In sentencing Pickering, Justice Edwin Wylie said Dylan was effectively defenceless and that Pickering abused a position of trust.
Pickering applied to the Supreme Court for a leave to appeal after the Court of Appeal dismissed her appeal.
The application was denied, in a decision released this morning.
In the application, Pickering's lawyer Frank Hogan said leave to appeal should be granted because of the way in which the judge summed up on circumstantial evidence and inferences, alleged prosecution misconduct in closing, and the Court of Appeal's refusal to admit new evidence from Dr Lammie, a British consultant neuropathologist.
"All Mr Hogan has submitted is that the Court of Appeal was wrong, but he has not articulated why the Court's detailed conclusions and reasoning are wrong,'' the Supreme Court decision said.
None of the points raised issues of general public importance, nor did they cause Justice Sian Elias, Justice William Young and Justice Robert Chambers to consider a substantial miscarriage or justice could have occurred.
Therefore, the application for leave to appeal was dismissed.

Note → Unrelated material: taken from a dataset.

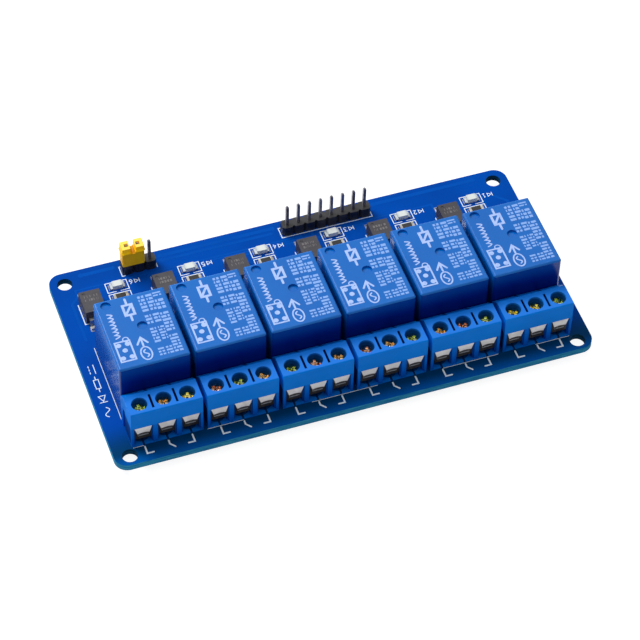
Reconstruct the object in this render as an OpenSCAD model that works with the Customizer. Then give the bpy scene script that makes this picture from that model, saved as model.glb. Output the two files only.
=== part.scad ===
// Six-channel relay board with screw terminals, optocouplers and a pull-off jumper cap.
// Millimetres, +Z up, the pin tips rest at z = 0, terminals face -Y and headers sit at +Y.

/* [Board] */
// Length of the board along X
board_length = 105.4; // [104:0.1:130]
// Width of the board along Y
board_width = 54.4; // [53.6:0.1:64]
// Thickness of the board
board_thickness = 1.6; // [1:0.1:2.4]
// Radius of the four board corners
board_corner_radius = 2.9; // [0.5:0.1:4]
// How far the pins stick out under the board
pin_tail = 1.9; // [1.3:0.1:3]

/* [Mounting holes] */
// Diameter of each mounting hole
hole_diameter = 3.3; // [2.8:0.1:3.6]
// Hole centre to the nearest side edge
hole_edge_side = 3.3; // [3:0.1:3.6]
// Hole centre to the front edge
hole_edge_front = 2.4; // [2.2:0.1:2.6]
// Hole centre to the back edge
hole_edge_back = 3.2; // [2.8:0.1:4]

/* [Relays] */
// Distance between neighbouring channels
channel_pitch = 16.3; // [16.1:0.1:17.2]
// Width of a relay along X
relay_width = 15.2; // [14.8:0.1:15.6]
// Length of a relay along Y
relay_length = 19.05; // [18.6:0.05:19.6]
// Height of a relay above the board
relay_height = 15.65; // [14:0.05:18]
// Rounding of the relay edges
relay_edge_radius = 0.5; // [0.2:0.1:1]
// Diameter of the two moulding recesses in the relay top
relay_recess_diameter = 2.2; // [1.6:0.1:2.6]
// Depth of those recesses
relay_recess_depth = 0.5; // [0.2:0.1:1]
// Diameter of a relay pin
relay_pin_diameter = 1; // [0.7:0.1:1.2]
// Gap between a relay and the terminal in front of it
relay_gap = 0.2; // [0.1:0.1:0.8]

/* [Terminal blocks] */
// Distance between neighbouring wire ways
way_pitch = 5.08; // [5:0.01:5.12]
// Terminal front face to the board edge
terminal_setback = 4.2; // [4.1:0.1:5]
// Height of a terminal block above the board
terminal_height = 10.3; // [9.8:0.1:12]
// Depth of the whole terminal block
terminal_depth = 7.6; // [7.4:0.1:8]
// Depth of the flat top, in front of the slope
terminal_top_depth = 5.3; // [5:0.1:5.8]
// Width of a wire opening
opening_width = 4.1; // [3.9:0.1:4.3]
// Width of the narrow slot between two screw holes
slot_width = 0.5; // [0.3:0.1:0.8]
// Depth of that slot
slot_depth = 3; // [1:0.1:3.5]
// How far the end rib stands out
rib_proud = 0.55; // [0.3:0.05:0.6]

/* [Screws and wire clamps] */
// Diameter of a screw head
screw_head_diameter = 3.2; // [3:0.05:3.4]
// Diameter of a screw shank
screw_shank_diameter = 2.2; // [1.9:0.05:2.3]
// Screw head top below the top of the block
screw_sunk = 1.6; // [1:0.1:1.8]
// Up and down travel of a wire clamp
clamp_travel = 1.4; // [1:0.1:1.6]
// Outer width of a wire clamp
clamp_width = 3.4; // [3.3:0.05:3.6]
// Length of a wire clamp along the wire
clamp_length = 4; // [3.6:0.05:4.1]
// Width of a contact bar
bar_width = 2.2; // [1.8:0.05:2.3]
// Thickness of a contact bar
bar_thickness = 0.64; // [0.5:0.02:0.8]

/* [Headers and jumper cap] */
// Distance between neighbouring header pins
pin_pitch = 2.54; // [2.5:0.01:2.58]
// Height and depth of the header bodies
header_height = 2.54; // [2.3:0.02:2.7]
// Width across the flats of a header pin
pin_size = 0.64; // [0.58:0.02:0.68]
// Pin tips above the board
pin_top = 8.1; // [7.6:0.1:10]
// Length of the jumper cap across its two pins
cap_length = 4.95; // [4.85:0.05:5.05]
// Thickness of the jumper cap along Y
cap_depth = 2.45; // [2.35:0.05:2.6]
// Width of the grip channel in the top of the cap
cap_channel = 1.25; // [0.9:0.05:1.4]

/* [Small parts] */
// Length of an optocoupler body along Y
opto_length = 6.5; // [6.2:0.1:6.8]
// Width of an optocoupler body along X
opto_width = 4.5; // [4.2:0.1:4.8]
// Height of an optocoupler above the board
opto_height = 3.5; // [2.6:0.1:4]
// Length of the chip resistors and indicator lamps
chip_length = 3.2; // [2.8:0.1:3.4]
// Width of the chip resistors and indicator lamps
chip_width = 1.6; // [1.2:0.1:1.8]
// Thickness of a chip resistor
chip_height = 0.6; // [0.4:0.05:0.8]
// Thickness of an indicator lamp
lamp_height = 1.1; // [0.8:0.1:1.4]
// Length of a flyback diode body
diode_length = 4.2; // [3.8:0.1:4.4]
// Width of a flyback diode body
diode_width = 2.6; // [1.6:0.1:2.8]
// Height of a flyback diode
diode_height = 2.2; // [1.4:0.1:2.4]
// Length of a driver transistor body
transistor_length = 2.9; // [2.7:0.1:3]
// Width of a driver transistor body
transistor_width = 1.3; // [1.2:0.1:1.4]
// Height of a driver transistor
transistor_height = 1.1; // [0.9:0.1:1.3]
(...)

Mr Hogan also argued that evidence admitted from a Crown expert relating to scarring was inadmissible because the prosecutor, at an earlier trial which was aborted, had agreed not to lead the particular evidence.
"The Court of Appeal examined this question and determined that, in the circumstances of this case, there was nothing inappropriate about the evidence being led. No untoward prejudice arose from the change of course,'' the Supreme Court finding released today said.